The bar also provides funding for membership in the Young Lawyers Division of the state bar, and attendance at that group’s events. Bray, who serves as a regional chair for the state YLD, is a beneficiary, as is Jarrod Tranguch, who is both president of the Wilkes-Barre YLD and secretary of the state YLD.
“We truly do have the support of our bar,” Bray says. “If we didn’t have their support, we really couldn’t do this.”
While Facebook, Twitter, and e-mail are staples of how most young lawyers communicate today, just like with membership and event attendance, the personal touch still counts in getting them involved in leadership, says the Rhode Island bar’s Sloan.
“You actually have to have someone call [young lawyers] and ask them to join committees,” she says. “They find that they’re honored to be personally contacted by senior bar members. I asked [young lawyers] to sign up for the House of Delegates, and now I have a handful of new lawyers joining the House of Delegates.”
Making it meaningful
Jim Nolan, Jaime Hawk and other bar leaders—young and older—agree that leadership support, leadership-led dialogue, and a constant, dedicated commitment are vital to drawing young lawyers to the bar, involving them in activities, and getting them into leadership positions. The effort, they say, often begins in law schools, continues into active young lawyer sections, and is then nurtured by bar leaders.
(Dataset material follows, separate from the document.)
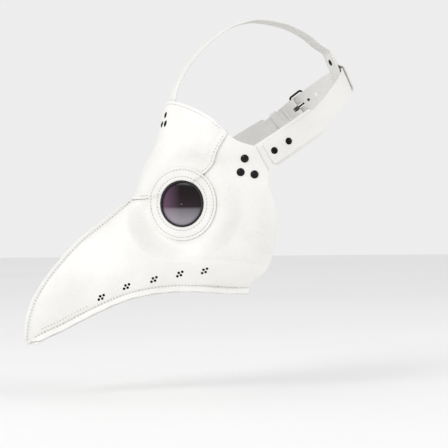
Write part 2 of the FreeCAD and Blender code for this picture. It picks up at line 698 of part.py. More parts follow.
def make_back_strap():
    """From the left tab round the back, behind the outer bar, over the buckle bar and on to its tip."""
    stations = front_stations(1) + [lifted(place, STRAP_MIDDLE) for place in (55, 80, 105, 130, 150)]
    stations.append(lifted(HALF_LENGTH - 22, (STRAP_MIDDLE + BACK_MIDDLE) / 2))
    stations.append(lifted(HALF_LENGTH, BACK_MIDDLE))
    stations.append(lifted(HALF_LENGTH - 22, (BACK_MIDDLE + UNDER_BAR) / 2, -1))
    bar = size("bar_place")
    under = [(FRAME_END + 9, UNDER_BAR), (FRAME_END + 3, UNDER_BAR), (FRAME_END - 1, UNDER_BAR)]
    rise = [(bar + 12.5, UNDER_BAR + 0.9), (bar + 9.5, -1.4), (bar + 6.5, 0.7), (bar + 3.8, 2.5)]
    over = [(place, TAIL_MIDDLE) for place in (bar + 1.4, bar - 3, 110, 98, 86, 74, 62, size("tail_place"))]
    for place, height in under + rise + over:
        stations.append(lifted(place, height, -1))
    strap = strap_solid(stations, size("strap_half_width"))
    point, tangent, outward, across = harness_frame(size("tail_place"), -1)
    tip = rounded_end(point + outward * TAIL_MIDDLE, tangent * -1, outward, size("strap_half_width"), TIP_RADIUS)
    strap = strap.cut([strap_front_end(1), tip])
    holes = strap_rivet_holes()
    for step in (-5, -4, -3, -2, -1, 1, 2):
        point, tangent, outward, across = harness_frame(bar + 7 + step * size("hole_step"), -1)
        height = TAIL_MIDDLE if step < 0 else UNDER_BAR
        holes.append(through_hole(point + outward * height, outward, size("adjust_hole_radius"), 2.5))
    return strap.cut(holes + [pin_slot()])


def buckle_placement():
    bar = harness_frame(size("bar_place"), -1)
    far = harness_frame(FRAME_END, -1)
    centre = bar[0] + bar[2] * BAR_HEIGHT
    return local_frame(centre, far[0] + far[2] * BAR_HEIGHT - centre, bar[2])


def pin_slot():
    half_length, half_width = size("pin_slot_half_length"), size("pin_slot_half_width")
    straight = half_length - half_width
    slot = Part.makeBox(2 * straight, 2 * half_width, 14, Vector(-straight, -half_width, -7))
    for sign in (-1, 1):
        slot = slot.fuse(Part.makeCylinder(half_width, 14, Vector(sign * straight, 0, -7)))
    slot.Placement = BUCKLE.multiply(Placement(Vector(6.6, 0, 1.6), Rotation()))
    return slot


def make_buckle_strap():
    """From the right tab to the buckle bar, round it and back underneath."""
    bar = size("bar_place")
    places = (55, 80, 96, 108, bar - 6, bar)
    stations = front_stations(-1) + [lifted(place, STRAP_MIDDLE, -1) for place in places]
    bend = STRAP_MIDDLE - BAR_HEIGHT
    centre, tangent, outward, across = harness_frame(bar, -1)
    centre = centre + outward * BAR_HEIGHT
    for angle in (30, 60, 90, 120, 150, 180):
        reach = math.radians(angle)
        stations.append((centre + outward * (bend * math.cos(reach)) + tangent * (bend * math.sin(reach)), across))
    stations.append(lifted(bar - 4, FOLD_MIDDLE + 0.15, -1))
    stations.append(lifted(bar - 8, FOLD_MIDDLE + 1.2, -1))
    lower = STRAP_MIDDLE - leather - layer_gap
    stations += [lifted(place, lower, -1) for place in (bar - 12, bar - 12 - size("fold_length") / 4)]
    strap = strap_solid(stations, size("strap_half_width"))
    slot = Part.makeBox(9.2, 5.0, 8.4, Vector(-3.6, -2.5, -4.8))
    slot.Placement = BUCKLE
    return strap.cut(strap_rivet_holes(-1) + [strap_front_end(-1), slot])


BUCKLE = buckle_placement()
left_tab = feature("left_side_tab", make_tab())
nodes += [left_tab, mirrored("right_side_tab", left_tab)]
nodes.append(feature("back_strap", make_back_strap()))
nodes.append(feature("buckle_strap", make_buckle_strap()))

# ---------------------------------------------------------------- crown strap


def back_frame():
    """Middle of the back strap, its outward axis and its upward width axis."""
    point, tangent, outward, across = harness_frame(HALF_LENGTH)
    outward = Vector(0, outward.y, outward.z).normalize()
    middle = point + outward * BACK_MIDDLE
    return Vector(0, middle.y, middle.z), outward, Vector(0, -outward.z, outward.y)


def crown_stations():
    stations = [Vector(0, smooth(PROFILE, z) + 0.3, z) for z in CROWN_START]
    stations += [Vector(0, y, z) for y, z in CROWN]
    middle, outward, upward = back_frame()
    half = size("strap_half_width")
    low = half + size("crown_loop_room") / 2
    front, back = leather + size("crown_loop_depth"), leather + 0.35
    inner = (half + 22, half + 14, half + 6, 0, -half + 3, -low)
    stations += [middle - outward * front + upward * height for height in inner]
    centre, radius = (back - front) / 2, (back + front) / 2
    for angle in (45, 90, 135):
        reach = math.radians(angle)
        along = centre - radius * math.cos(reach)
        stations.append(middle + outward * along - upward * (low + radius * math.sin(reach)))
    stations += [middle + outward * back + upward * height for height in (-low, -half + 3, 0, half + 0.5)]
    lap = front - leather - layer_gap
    stations += [middle - outward * lap + upward * height for height in (half + 6, half + 10, half + 15)]
    return stations


def flat_strap(points, half_width):
    """Strap that bends only in the mirror plane: its side view, pushed out to its width."""
    lengths = [0.0]
    for before, after in zip(points, points[1:]):
        lengths.append(lengths[-1] + (after - before).Length)
    middle = Part.BSplineCurve()
    middle.interpolate(Points=points, Parameters=lengths)
    places = [0.0]
    for before, after in zip(lengths, lengths[1:]):
        parts = 2 + int((after - before) / 9)
        places += [before + (after - before) * (part + 1) / parts for part in range(parts)]
    edges, ends = [], []
    for height in (-leather / 2, leather / 2):
        side = []
        for place in places:
            outward = Vector(1, 0, 0).cross(Vector(*middle.tangent(place)[0])).normalize()
            side.append(middle.value(place) + outward * height - Vector(half_width, 0, 0))
        edge = Part.BSplineCurve()
        edge.interpolate(Points=side, Parameters=places)
        breaks = places[::4][:-1] + [places[-1]]
        edges += [edge.toShape(start, end) for start, end in zip(breaks, breaks[1:])]
        ends.append((side[0], side[-1]))
    edges += [Part.makeLine(ends[0][end], ends[1][end]) for end in (0, 1)]
    return prism(edges, Vector(2 * half_width, 0, 0))


def crown_loop_place():
    middle, outward, upward = back_frame()
    return middle + upward * (size("strap_half_width") + 10), outward


def make_crown_strap():
    strap = flat_strap(crown_stations(), size("strap_half_width"))
    holes = [through_hole(*brow_place(x, z), size("post_hole_radius"), 7) for x, z in CROWN_RIVETS]
    holes.append(through_hole(*crown_loop_place(), size("post_hole_radius"), 8))
    return strap.cut(holes)


nodes.append(feature("crown_strap", make_crown_strap()))

# ---------------------------------------------------------------- rivets


def dome(name, radius, height):
    """Spherical cap of a given base radius and height, its base on Z = 0."""
    ball = "((%s) ^ 2 + (%s) ^ 2) / (2 * (%s))" % (radius, height, height)
    cap = bound("Part::Sphere", name, Radius=ball, Angle1="asin((%s - (%s)) / (%s))" % (ball, height, ball))
    cap.Angle2 = 90
    doc.recompute()
    shape = cap.Shape.copy()
    shape.translate(Vector(0, 0, -shape.BoundBox.ZMin))
    return shape


DOME_CAP = dome("domed_cap", "sizes.rivet_radius", "sizes.rivet_height")
FLAT_CAP = dome("flat_cap", "sizes.flat_rivet_radius", "sizes.flat_rivet_height")
BACK_CAP = dome("back_cap", "sizes.back_cap_radius", "sizes.back_cap_height")


def rivet(point, axis, bottom, top, cap):
    """Cap, post and inner cap set through layers that lie between two heights."""
    room = 0.12
    head = cap.copy()
    head.translate(Vector(0, 0, top + room))
    tail = BACK_CAP.mirror(Vector(0, 0, 0), Vector(0, 0, 1))
    tail.translate(Vector(0, 0, bottom - room))
    post = Part.makeCylinder(size("post_radius"), top - bottom + 2 * room + 0.6, Vector(0, 0, bottom - room - 0.3))
    whole = post.fuse([head, tail])
    along = Vector(0, 0, 1) - axis * axis.z
    whole.Placement = local_frame(point, along, axis)
    return whole


def strap_rivets():
    rivets = []
    for alias in ("strap_rivet_first", "strap_rivet_second"):
        point, tangent, outward, across = harness_frame(size(alias))
        rivets.append(rivet(point, outward, -leather, layer_gap + leather + RIVET_RISE, FLAT_CAP))
    return Part.makeCompound(rivets)


def tab_rivets():
    places = [surface_place(y, z) for y, z in TAB_RIVETS]
    return Part.makeCompound([rivet(point, axis, -leather - 2 * layer_gap, leather, DOME_CAP)
                              for point, axis in places])


def crown_rivets():
    places = [brow_place(x, z) for x, z in CROWN_RIVETS]
    top = 2 * leather + size("brow_gap")
    return Part.makeCompound([rivet(point, axis, -1.6, top, FLAT_CAP) for point, axis in places])


def crown_loop_rivet():
    point, outward = crown_loop_place()
    front = leather + size("crown_loop_depth")
    low, high = -front - leather / 2, -front + 1.5 * leather + layer_gap
    return rivet(point, outward, low - RIVET_RISE, high + RIVET_RISE, FLAT_CAP)


for label, shape in (("left_tab_rivets", tab_rivets()), ("left_strap_rivets", strap_rivets())):
    piece = feature(label, shape)
    nodes += [piece, mirrored(label.replace("left", "right"), piece)]
nodes.append(feature("crown_strap_rivets", crown_rivets()))
nodes.append(feature("crown_loop_rivet", crown_loop_rivet()))

# ---------------------------------------------------------------- buckle and keeper


def make_buckle_frame():
    """Rounded wire rectangle; its rear bar is the hinge."""
    wire, length, half = size("wire_radius"), size("frame_length"), size("frame_half_width")
    corner = 2.6
    outline = [(0, half - corner), (0, corner - half), (corner, -half), (length - corner, -half),
               (length, corner - half), (length, half - corner), (length - corner, half), (corner, half)]
    points = [Vector(x, y, 0) for x, y in outline]
    centres = [None, Vector(corner, corner - half, 0), None, Vector(length - corner, corner - half, 0), None,
               Vector(length - corner, half - corner, 0), None, Vector(corner, half - corner, 0)]
    edges = []
    for index, start in enumerate(points):
        end = points[(index + 1) % len(points)]
        centre = centres[index]
        if centre is None:
            edges.append(Part.makeLine(start, end))
        else:
            bulge = ((start + end) * 0.5 - centre).normalize() * corner
            edges.append(Part.Arc(start, centre + bulge, end).toShape())
    spine = Part.Wire(edges)
    section = Part.Wire([Part.makeCircle(wire, points[0], Vector(0, 1, 0))])
    frame = spine.makePipeShell([section], True, False)
    frame.Placement = BUCKLE
    return frame


def make_prong():
    wire, prong = size("wire_radius"), size("prong_radius")
    half, length = size("prong_half_width"), size("frame_length")
    collar = Part.makeCylinder(size("prong_collar"), 2 * half, Vector(0, -half, 0), Vector(0, 1, 0))
    rest = wire + prong + 0.08
    start, end = Vector(0.6, 0, size("prong_collar") - prong), Vector(length + 1.8, 0, rest)
    blade = Part.makeCylinder(prong, (end - start).Length, start, end - start)
    tip = Part.makeSphere(prong, end)
    bore = Part.makeCylinder(wire + 0.08, 4 * half, Vector(0, -2 * half, 0), Vector(0, 1, 0))
    prong_shape = collar.fuse([blade, tip]).cut(bore)
    prong_shape.Placement = BUCKLE
    return prong_shape


def make_keeper():
    point, tangent, outward, across = harness_frame(size("keeper_place"), -1)
    room, wall, half = size("keeper_room"), size("keeper_thick"), size("strap_half_width")
    low, high = layer_gap - room, TAIL_MIDDLE + leather / 2 + room
    width = size("keeper_width")
    outer = Part.makeBox(width, 2 * (half + room + wall), high - low + 2 * wall,
                         Vector(-width / 2, -half - room - wall, low - wall))
    long_edges = [edge for edge in outer.Edges if abs(edge.tangentAt(edge.FirstParameter).x) > 0.9]
    outer = outer.makeFillet(2.0, long_edges)
    inner = Part.makeBox(width + 2, 2 * (half + room), high - low, Vector(-width / 2 - 1, -half - room, low))
    keeper = outer.cut(inner)
    keeper.Placement = local_frame(point, tangent, outward)
    return keeper


nodes.append(feature("buckle_frame", make_buckle_frame()))
nodes.append(feature("buckle_prong", make_prong()))
nodes.append(feature("keeper_loop", make_keeper()))

# ---------------------------------------------------------------- checks and export

doc.recompute()
for piece in doc.Objects:
    if "Invalid" in piece.State or "Error" in piece.State:
        raise RuntimeError("failed object: " + piece.Label)
for piece in nodes:
    shape = piece.Shape
    if shape.isNull() or not shape.isValid() or shape.Volume <= 0:
        raise RuntimeError("bad shape: " + piece.Label)
    print("%-24s solids %d volume %.0f" % (piece.Label, len(shape.Solids), shape.Volume))

print("buckle bar", BUCKLE.Base, "axis", BUCKLE.Rotation.multVec(Vector(0, -1, 0)))
keeper_frame = harness_frame(size("keeper_place"), -1)
print("keeper", keeper_frame[0], "axis", keeper_frame[1])
print("harness half length", round(HALF_LENGTH, 1))

os.makedirs("parts", exist_ok=True)
for piece in nodes:
    piece.Shape.exportStep(os.path.join("parts", piece.Label + ".step"))
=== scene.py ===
import json
import math

import bmesh
import bpy
import numpy as np
from mathutils import Matrix, Vector

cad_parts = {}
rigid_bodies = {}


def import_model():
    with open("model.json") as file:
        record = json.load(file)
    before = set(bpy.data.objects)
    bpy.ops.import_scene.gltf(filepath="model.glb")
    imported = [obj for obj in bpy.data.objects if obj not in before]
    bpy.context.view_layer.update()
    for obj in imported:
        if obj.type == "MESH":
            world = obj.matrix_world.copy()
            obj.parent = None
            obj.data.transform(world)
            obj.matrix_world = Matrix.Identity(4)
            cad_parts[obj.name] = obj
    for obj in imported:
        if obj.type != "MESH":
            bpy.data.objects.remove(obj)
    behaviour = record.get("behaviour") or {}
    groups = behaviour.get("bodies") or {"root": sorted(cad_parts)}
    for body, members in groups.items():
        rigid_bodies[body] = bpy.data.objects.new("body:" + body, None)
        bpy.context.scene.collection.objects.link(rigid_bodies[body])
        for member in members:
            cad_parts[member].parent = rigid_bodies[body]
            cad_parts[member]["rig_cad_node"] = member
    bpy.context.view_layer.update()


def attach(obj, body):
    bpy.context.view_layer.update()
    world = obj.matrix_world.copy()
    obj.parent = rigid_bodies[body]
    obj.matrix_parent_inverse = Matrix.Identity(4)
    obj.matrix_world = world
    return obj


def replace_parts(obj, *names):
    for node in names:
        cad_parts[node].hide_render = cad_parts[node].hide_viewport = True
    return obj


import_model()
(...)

“When you graduate from law school, you don’t realize you’re joining a profession. You just don’t know what the bar association is all about,” Hawk says. “It’s all about relationships. They’re looking for opportunities to network and to meet other lawyers and to look for jobs in a down economy. They want to build those relationships.”
Fostering young lawyer involvement and leadership at bar associations cannot stop when younger members finish their academy work or age out of their YLDs, Nolan adds.
“The associations must make sure they have meaningful positions for these young lawyers. Get them in on meaningful committees where they will have a voice and get involved,” he advises. “It’s a challenge, but it’s a necessity.”
One of the most encouraging results from the NCBP/YLD summit, he and others say, was talk among participants afterward about follow-up sessions at the national level, and more discussion at the state and local level.
“It was so well received, most of the bar leaders said, ‘We’re going to go home and do the same thing,’ ” Nolan recalls. “We have to listen, listen, listen to the young lawyers and then discuss how we can help, instead of having a bunch of veteran lawyers telling young lawyers war stories.”
For bar leaders and young lawyers looking anxiously to their futures, these are discussions worth talking about.